GC’s latest initiative is Forest IQ. Together with, it aims to give investors an assessment framework based on a single methodology, taking data from a variety of sources, and bringing it together in a single platform.

Forest IQ is particularly aimed at financial institutions. The initiative was created working with ten financial institutions: Allianz, AXA, Blackrock, BNP Paribas, Credit Suisse, Fama Investimentos, Federated Hermes, HSBC, Lombard Odier, and Storebrand.

As well as Forest IQ, GC offers specific guidance to pension funds, and has developed an investment mandate especially for family offices and foundations. “For family offices and philanthropic institutions, we aim to give them what we call a decaf toolkit – a deforestation conservation and human rights abuse-free framework,” says Mardas.
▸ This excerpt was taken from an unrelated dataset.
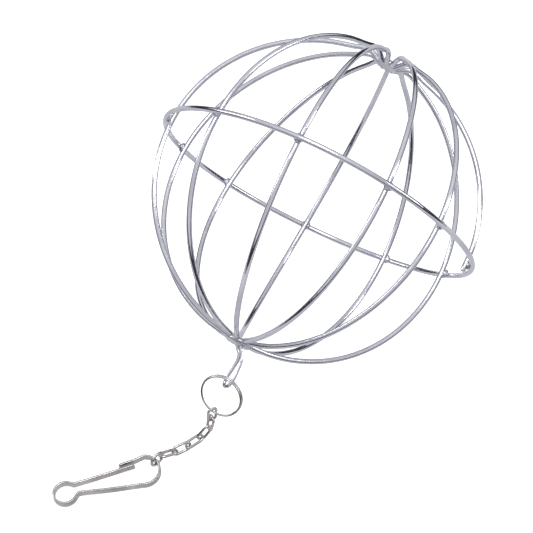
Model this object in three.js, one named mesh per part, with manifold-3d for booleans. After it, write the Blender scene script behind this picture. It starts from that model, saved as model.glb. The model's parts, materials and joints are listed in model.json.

A family office gave GC the idea for this initiative when they wrote to three different asset managers and had three very different responses about their actions. “What our decaf mandate does is give investors a stress test they can apply to their investment managers.”

Means to an end

Mardas declines to describe GC as a lobbying organisation, but admits to “seeking legislative change”. “Our conclusion is that sector-wide change will not come from our Forest 500 with its emphasis on governance. It will come through legal action which will require companies to have better disclosure and traceability. In some ways we’re a research-driven think tank with data platforms.”

GC has worked closely with the EU Commission on deforestation and has put in place a legal structure that represents a fundamental shift. While Mardas cautions they “don’t think it reaches into financial reporting as far as it should do” he hails it as “a step in the right direction”.

And a very necessary one. Mardas concludes: “Deforestation is the cause where climate-meets-nature-meets-people. And the presence of a tipping point risk just enhances the urgency of action.”